In another song, he is listening to the radio, and he comments on how the pop station doesn’t sound like the music of his youth, he comments on the talk radio station, and stops at the gospel. Is that a perfect metaphor for life or what? Pop radio = youth, talk radio = middle-age, gospel = end of days. And that’s not even what the song is about, it’s just woven into the narrative.
He makes it seem effortless, but of course it’s not. He has said in interviews that he thought of the line “So Beautiful or so what” years ago and held onto it. It’s only now that he found a way to use it, or knew that he knew how to write it. It was too good a line to waste, and too good to use prematurely.
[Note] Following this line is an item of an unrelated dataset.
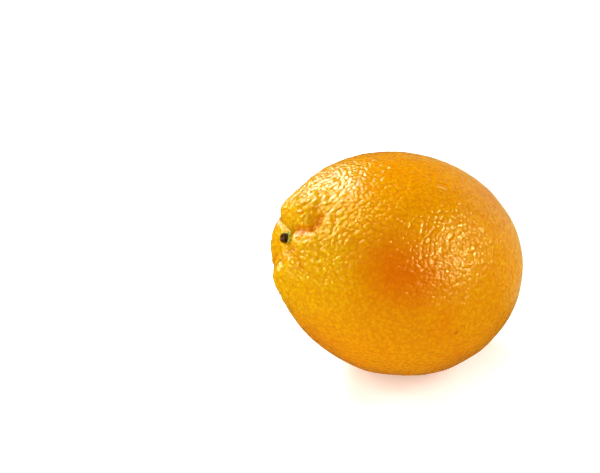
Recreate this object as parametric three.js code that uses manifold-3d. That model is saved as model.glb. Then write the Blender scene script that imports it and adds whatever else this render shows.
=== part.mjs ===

It’s the song “Rewrite” that grabs me most on the first few listens, in terms of songwriting economy. It’s about a Vietnam vet, old and broken down, working at a car wash. He’s either literally working on a screenplay at night, or he’s mentally working on a screenplay of his life (or it’s a metaphor) – rewriting it for a happy ending. Chorus is a simple eight lines:
I been working on my rewrite
Gonna change the ending
Gonna throw away my title
And toss it in the trash
Every minute after midnight
All the time I’m spending
It’s just for working on my rewrite
Gonna turn it into cash
Lovely rhymes across the verses (ending/spending, rewrite/midnight), spoken in vernacular, sketched in image of late nights and futile hope.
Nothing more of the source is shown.